In my class, I'm going to treat this redesign question just as Mr. Conrad treated the Problem of the Week. It will be a challenge for the students to come up with their own redesign ideas. They can either email me with them privately or post them to the class site (the latter would be a way to get some recognition, although that would only be recognition within our class as they post under an alias). They will not get course credit for it. And then I will challenge them with something similar about their other classes. Can they do things to change their own orientation and thereby make other courses more engaging to them, even without those other courses going through their own redesign? In other words, might a person choose to walk up the stairs even without the innovation of the piano, by just imaging the innovation to exist?

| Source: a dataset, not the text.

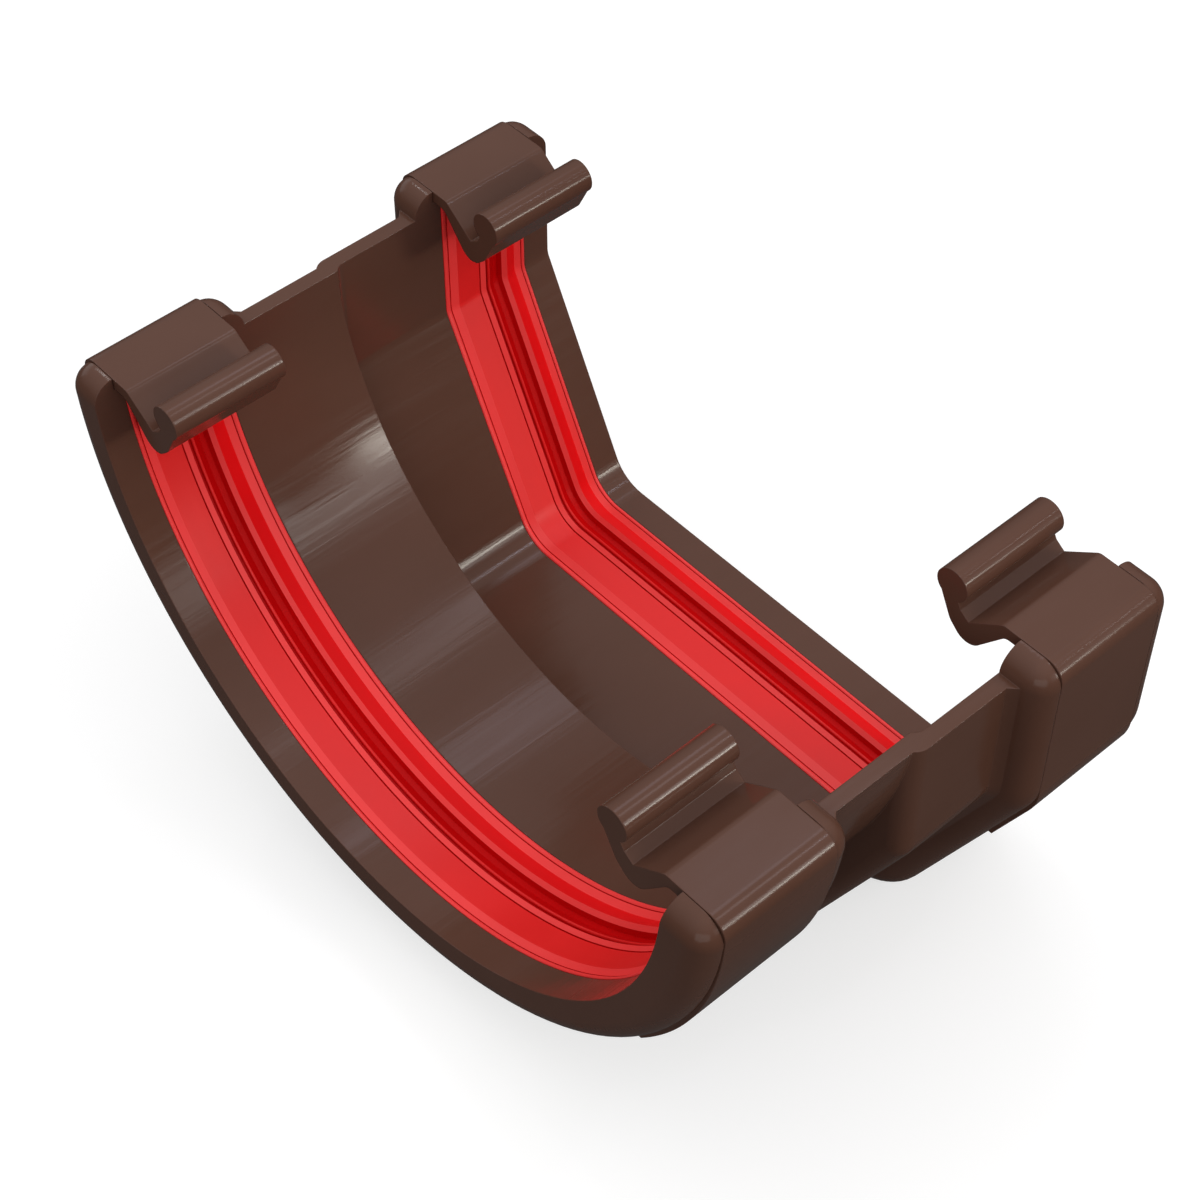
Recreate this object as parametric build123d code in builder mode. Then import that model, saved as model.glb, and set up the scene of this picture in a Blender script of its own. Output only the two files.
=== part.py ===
from build123d import *
from collections import namedtuple
import os

os.makedirs("parts", exist_ok=True)

# Adaptor that joins a half-round rain gutter (towards -Y) to a square-line gutter (towards +Y).
# Millimetres. X runs across the gutter, Y along the flow, Z up. The origin is on the floor
# under the middle of the adaptor. Sections are drawn with their zero height at the thin rim.

# Half-round trough
round_radius = 56.3
round_centre_rise = 4.6

# Square-line trough: upright sides that turn inwards to a narrower floor
square_half_width = 56.94
square_side_drop = 20.7
square_floor_half_width = 38.8
square_depth = 57.6
square_bend_radius = 3.0
square_corner_radius = 6.5

# Thin wall between the two collars, its step and the flares at its two ends
trough_wall = 2.34
throat_length = 31.5
step_inside_start = 0.4
step_inside_fillet = 2.0
step_outside_fillet = 2.6
flare_size = 1.2

# Collars, each with a nose on both sides of its clips
clip_length = 18.2
nose_length = 3.5
nose_fillet = 3.5
nose_corner_radius = 3.6
groove_depth = 3.2
collar_wall = 2.0

# Seals that lie in the collars' grooves. The ribbed face runs from the half-round side of the
# seal, each point as the distance along the flow and the height above the trough's surface
seal_width = 15.7
seal_face = (
    (0.0, 0.2),
    (0.5, -0.2),
    (2.4, 0.15),
    (6.9, 0.15),
    (7.2, 0.5),
    (8.4, 0.5),
    (8.9, -1.5),
    (11.0, -1.5),
    (11.2, 0.5),
    (12.25, 0.5),
    (13.9, -0.6),
    (15.2, 0.1),
    (seal_width, 0.2),
)

# Clips: a strap down the outside, a plate over the rim and a hook over the gutter's edge
strap_thickness = 1.95
strap_drop = 36.0
plate_thickness = 1.9
clip_corner_radius = 2.8
round_rim_rise = 3.3
round_strap_spring = 1.4
round_hook_reach = 12.0
square_rim_rise = 3.6
square_strap_spring = 1.2
square_hook_reach = 11.7

# Section of a hook, inwards from the rim
crease_inset = 3.0
crease_radius = 1.4
web_root_inset = 2.4
notch_inset = 8.3
notch_height = -0.45
notch_foot_run = 1.5
notch_foot_rise = 1.05
roll_radius = 2.55
roll_height = 3.85
belly_inset = 8.0
belly_height = -5.3
belly_radius = 2.5
neck_inset = 11.3
neck_height = -2.2

# Clearance between a recess or groove and what lies in it
fit_clearance = 0.1

collar_length = clip_length + 2 * nose_length
half_length = throat_length / 2 + collar_length
round_collar_start = -half_length
round_collar_end = round_collar_start + collar_length
square_collar_start = throat_length / 2
collar_spread = groove_depth + collar_wall
clip_spread = collar_spread + strap_thickness
rim_height = square_depth + clip_spread
seal_inset = nose_length + (clip_length - seal_width) / 2
seal_seat = -(groove_depth - fit_clearance)
round_axis_height = rim_height + round_centre_rise
round_rim_half_width = (round_radius**2 - round_centre_rise**2) ** 0.5
section_limit = 4 * round_radius


def station(y):
    """Cross-section plane at y, its own origin at the height of the thin wall's rim."""
    return Plane(origin=(0, y, rim_height), x_dir=(1, 0, 0), z_dir=(0, -1, 0))


def wall_plane(half_width, y, height):
    """Level plane at a side wall, its x along the flow and its y towards the trough."""
    return Plane(origin=(half_width, y, height), x_dir=(0, 1, 0), z_dir=(0, 0, 1))


def round_area(spread, top):
    """Inside of the half-round trough, spread outwards, up to a flat top."""
    with BuildSketch() as area:
        with Locations((0, round_centre_rise)):
            Circle(round_radius + spread)
        with Locations((0, top)):
            Rectangle(section_limit, section_limit, align=(Align.CENTER, Align.MIN), mode=Mode.SUBTRACT)
    return area.sketch


def square_area(spread, top):
    """Inside of the square trough, spread outwards, up to a flat top."""
    with BuildSketch() as area:
        Polygon(
            (-square_half_width, round_radius),
            (-square_half_width, -square_side_drop),
            (-square_floor_half_width, -square_depth),
            (square_floor_half_width, -square_depth),
            (square_half_width, -square_side_drop),
            (square_half_width, round_radius),
            align=None,
        )
        fillet(area.vertices().group_by(Axis.Y)[0], square_corner_radius)
        fillet(area.vertices().group_by(Axis.Y)[-2], square_bend_radius)
        if spread > 0:
            offset(amount=spread)
        with Locations((0, top)):
            Rectangle(section_limit, section_limit, align=(Align.CENTER, Align.MIN), mode=Mode.SUBTRACT)
    return area.sketch


def square_block(start, finish, spread, top, front_fillet):
    """Block of the square section whose front edge, towards the round trough, is rounded."""
    with BuildPart() as block:
        with BuildSketch(station(start)):
            add(square_area(spread, top))
        extrude(amount=start - finish)
        fillet(block.faces().sort_by(Axis.Y)[0].edges().sort_by(Axis.Z)[:-1], front_fillet)
    return block.part


def round_ring(section, y, top):
    """Turn a section at the side wall round the half-round trough, up to a flat top."""
    with BuildPart() as ring:
        with BuildSketch(wall_plane(round_radius, y, round_axis_height)):
            add(section)
        revolve(axis=Axis((0, 0, round_axis_height), (0, 1, 0)), revolution_arc=180)
        with BuildSketch(Plane.XY.offset(rim_height + top)):
            Rectangle(section_limit, section_limit)
        extrude(amount=round_radius, mode=Mode.SUBTRACT)
    return ring.part


def square_ring(section, y, top):
    """Sweep a section at the side wall round the square trough, up to a flat top."""
    with BuildPart() as ring:
        with BuildLine(station(y)) as path:
            FilletPolyline(
                (square_half_width, top),
                (square_half_width, -square_side_drop),
                (square_floor_half_width, -square_depth),
                (-square_floor_half_width, -square_depth),
                (-square_half_width, -square_side_drop),
                (-square_half_width, top),
                radius=(square_bend_radius, square_corner_radius, square_corner_radius, square_bend_radius),
            )
        with BuildSketch(wall_plane(square_half_width, y, rim_height + top)):
            add(section)
        sweep(path=path.line)
    return ring.part


def flare_section(direction):
    """Flare from the thin wall's outside up to a collar, drawn away from the collar."""
    with BuildSketch() as section:
        Polygon(
            (-direction * flare_size, -trough_wall - flare_size),
            (-direction * flare_size, -trough_wall / 2),
            (direction * flare_size, -trough_wall / 2),
            (direction * flare_size, -trough_wall),
            (0, -trough_wall - flare_size),
            align=None,
        )
    return section.sketch


def seal_section():
    """Section of a seal, flat on its seat and ribbed on the trough's side."""
    with BuildSketch() as section:
        Polygon((0, seal_seat), *seal_face, (seal_width, seal_seat), align=None)
    return section.sketch


def collar_block(end):
    """Solid block of a collar, its rim corners and both noses rounded."""
    with BuildPart() as block:
        with BuildSketch(station(end.start)) as outline:
            add(end.area(clip_spread, end.rim_rise))
            fillet(outline.vertices().group_by(Axis.Y)[-1], nose_corner_radius)
        extrude(amount=-collar_length)
        fillet(block.faces().filter_by(Axis.Y).edges(), nose_fillet)
    return block.part


def strap_zone(end, side):
    """The side of a section that a clip's plate lies in, and below the rim its strap."""
    outwards = Align.MIN if side > 0 else Align.MAX
    with BuildSketch() as zone:
        with Locations((side * end.half_width, end.rim_rise)):
            Rectangle(2 * clip_spread, 2 * end.rim_rise, align=(outwards, Align.MAX))
        with Locations((side * end.half_width / 2, 0)):
            Rectangle(end.half_width, strap_drop, align=(outwards, Align.MAX))
    return zone.sketch


def clip_recess(end, side):
    """What a clip's strap and plate take away from the collar, with clearance behind them."""
    with BuildSketch() as recess:
        add(strap_zone(end, side))
        plate_underside = end.rim_rise - plate_thickness
        add(end.area(collar_spread - fit_clearance, plate_underside - fit_clearance), mode=Mode.SUBTRACT)
    return recess.sketch


def clip_section(end, side):
    """Strap, rim plate and hook of a clip in one section."""
    plate_underside = end.rim_rise - plate_thickness
    with BuildSketch() as section:
        with Locations((0, -end.strap_spring)):
            add(end.area(clip_spread, end.rim_rise + end.strap_spring))
        fillet(section.vertices().group_by(Axis.Y)[-1], clip_corner_radius)
        add(end.area(collar_spread, plate_underside), mode=Mode.SUBTRACT)
        add(strap_zone(end, side), mode=Mode.INTERSECT)
        add(hook_section(end, side))
    return section.sketch


def hook_section(end, side):
    """Hook of a clip: a sloping web inside the rim that ends in a round roll."""
    plate_underside = end.rim_rise - plate_thickness
    edge = end.half_width
    roll = edge - end.hook_reach
    foot = edge - notch_inset - notch_foot_run
    with BuildSketch() as section:
        with BuildLine():
            FilletPolyline(
                (side * foot, notch_height + notch_foot_rise),
                (side * (edge - notch_inset), notch_height),
                (side * (edge - crease_inset), end.rim_rise),
                (side * (edge + plate_thickness), end.rim_rise),
                radius=(0, crease_radius),
            )
            Line((side * (edge + plate_thickness), end.rim_rise), (side * (edge + plate_thickness), plate_underside))
            FilletPolyline(
                (side * (edge + plate_thickness), plate_underside),
                (side * (edge - web_root_inset), plate_underside),
                (side * (edge - belly_inset), belly_height),
                (side * (edge - neck_inset), neck_height),
                (side * (roll - roll_radius), roll_height),
                radius=(crease_radius, belly_radius, belly_radius),
            )
            Polyline(
                (side * (roll - roll_radius), roll_height),
                (side * roll, roll_height),
                (side * foot, notch_height + notch_foot_rise),
            )
        make_face()
        with Locations((side * roll, roll_height)):
            Circle(roll_radius)
    return section.sketch


End = namedtuple("End", "name area ring half_width start rim_rise strap_spring hook_reach flare_at flare_turn")
ends = (
    End(
        name="round",
        area=round_area,
        ring=round_ring,
        half_width=round_rim_half_width,
        start=round_collar_start,
        rim_rise=round_rim_rise,
        strap_spring=round_strap_spring,
        hook_reach=round_hook_reach,
        flare_at=round_collar_end,
        flare_turn=1,
    ),
    End(
        name="square",
        area=square_area,
        ring=square_ring,
        half_width=square_half_width,
        start=square_collar_start,
        rim_rise=square_rim_rise,
        strap_spring=square_strap_spring,
        hook_reach=square_hook_reach,
        flare_at=square_collar_start,
        flare_turn=-1,
    ),
)
highest_rim = max(end.rim_rise for end in ends)

with BuildPart() as body:
    # Thin wall of the throat, with the step from round to square, and the collars
    with BuildSketch(station(round_collar_start + nose_length)):
        add(round_area(trough_wall, 0))
    extrude(amount=round_collar_start + nose_length - step_inside_start)
    add(
        square_block(
            step_inside_start - trough_wall,
            square_collar_start + nose_length,
            trough_wall,
            0,
            step_outside_fillet,
        )
    )
    for end in ends:
        add(collar_block(end))
        add(end.ring(flare_section(end.flare_turn), end.flare_at, 0))

    # Water channel through it
    with BuildSketch(station(round_collar_start)):
        add(round_area(0, highest_rim))
    extrude(amount=round_collar_start - step_inside_start - step_inside_fillet, mode=Mode.SUBTRACT)
    add(
        square_block(step_inside_start, half_length, 0, highest_rim, step_inside_fillet),
        mode=Mode.SUBTRACT,
    )

    # Seal grooves and clip recesses
    for end in ends:
        with BuildSketch(station(end.start + seal_inset)):
            add(end.area(groove_depth, highest_rim))
        extrude(amount=-seal_width, mode=Mode.SUBTRACT)
        for side in (-1, 1):
            with BuildSketch(station(end.start + nose_length - fit_clearance)):
                add(clip_recess(end, side))
            extrude(amount=-(clip_length + 2 * fit_clearance), mode=Mode.SUBTRACT)

body.part.label = "adaptor_body"
export_step(body.part, "parts/adaptor_body.step")

for end in ends:
    for side_name, side in (("left", -1), ("right", 1)):
        with BuildPart() as clip:
            with BuildSketch(station(end.start + nose_length)):
                add(clip_section(end, side))
            extrude(amount=-clip_length)
        clip.part.label = "clip_" + end.name + "_" + side_name
        export_step(clip.part, "parts/" + clip.part.label + ".step")

for end in ends:
    with BuildPart() as seal:
        seal_top = end.rim_rise - plate_thickness - fit_clearance
        add(end.ring(seal_section(), end.start + seal_inset, seal_top))
    seal.part.label = "seal_" + end.name
    export_step(seal.part, "parts/" + seal.part.label + ".step")
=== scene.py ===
import math

import bpy
from mathutils import Euler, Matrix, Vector


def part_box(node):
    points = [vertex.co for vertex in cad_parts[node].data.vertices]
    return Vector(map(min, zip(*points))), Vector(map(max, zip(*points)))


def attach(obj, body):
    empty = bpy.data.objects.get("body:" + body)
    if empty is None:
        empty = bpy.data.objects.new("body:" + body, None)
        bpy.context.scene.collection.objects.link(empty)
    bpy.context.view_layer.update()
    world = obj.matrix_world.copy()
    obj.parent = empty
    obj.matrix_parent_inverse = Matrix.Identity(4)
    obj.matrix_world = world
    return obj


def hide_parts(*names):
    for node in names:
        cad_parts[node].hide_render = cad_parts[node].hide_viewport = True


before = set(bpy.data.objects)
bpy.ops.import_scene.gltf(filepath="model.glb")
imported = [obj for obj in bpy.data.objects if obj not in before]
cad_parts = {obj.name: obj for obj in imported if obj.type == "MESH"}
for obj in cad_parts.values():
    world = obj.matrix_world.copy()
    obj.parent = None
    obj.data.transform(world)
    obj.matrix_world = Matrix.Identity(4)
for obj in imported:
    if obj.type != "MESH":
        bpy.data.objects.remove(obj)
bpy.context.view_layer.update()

scene = bpy.context.scene

# Gutter adaptor. Metres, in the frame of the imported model: X across the gutter, Y along the
# flow from the half-round end to the square end, Z up.

CLIPS = ("clip_round_left", "clip_round_right", "clip_square_left", "clip_square_right")
SEALS = ("seal_round", "seal_square")
WHITE = (1.0, 1.0, 1.0)

# Camera, solved from the photograph
CAMERA_PLACE = (0.178062, -0.160714, 0.317303)
CAMERA_AZIMUTH = 47.8374
CAMERA_ELEVATION = 48.9459
CAMERA_ROLL = -0.1546
CAMERA_LENS = 79.17
CAMERA_SENSOR = 36.0

# Brown plastic. Colours are linear, and a noise's scale counts its patches in a metre
BROWN = (0.110, 0.050, 0.034)
BROWN_DARK = (0.098, 0.043, 0.028)
BROWN_EDGE = (0.135, 0.066, 0.050)
EDGE_WEAR = 0.5
PLASTIC_EDGE = 0.00022
PLASTIC_IOR = 1.28
PLASTIC_ROUGHNESS = (0.12, 0.20)
PLASTIC_NOISE_RANGE = (0.35, 0.65)
CLOUD_SCALE = 34.0
CLOUD_STRETCH = (1.0, 0.6, 1.0)
STREAK_SCALE = 760.0
STREAK_STRETCH = (1.0, 0.045, 1.0)
STREAK_DEPTH = 0.00008
BODY_STREAKS = 0.42
CLIP_STREAKS = 0.04
GRAIN_SCALE = 5200.0
GRAIN_DEPTH = 0.00002
GRAIN_STRENGTH = 0.03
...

Let me close by talking a bit about misdirection, which until now I've not mentioned. I'm pretty confident the students will be interested in this stuff from the supervisor-employee angle. After all, they will soon be entering the world of work and this is an important consideration in that setting. But in this exercise I'm using that only to keep the students interested. I'm far more concerned with how they go about learning in my class (and in the other classes they take) and I think most of them take a far too instrumental approach. I'd like them to reach the same conclusion, but I'm afraid that if we talk about it directly, they'll become defensive and say they have to worry about their GPA. So rather than go that route, we'll start with the supervisor-employee angle, where I've already told them I'm no expert, and let them invent in that domain by inventing in a more familiar one. I won't tell them my true intentions even if it works, at least not for a few weeks after that. Then we'll see.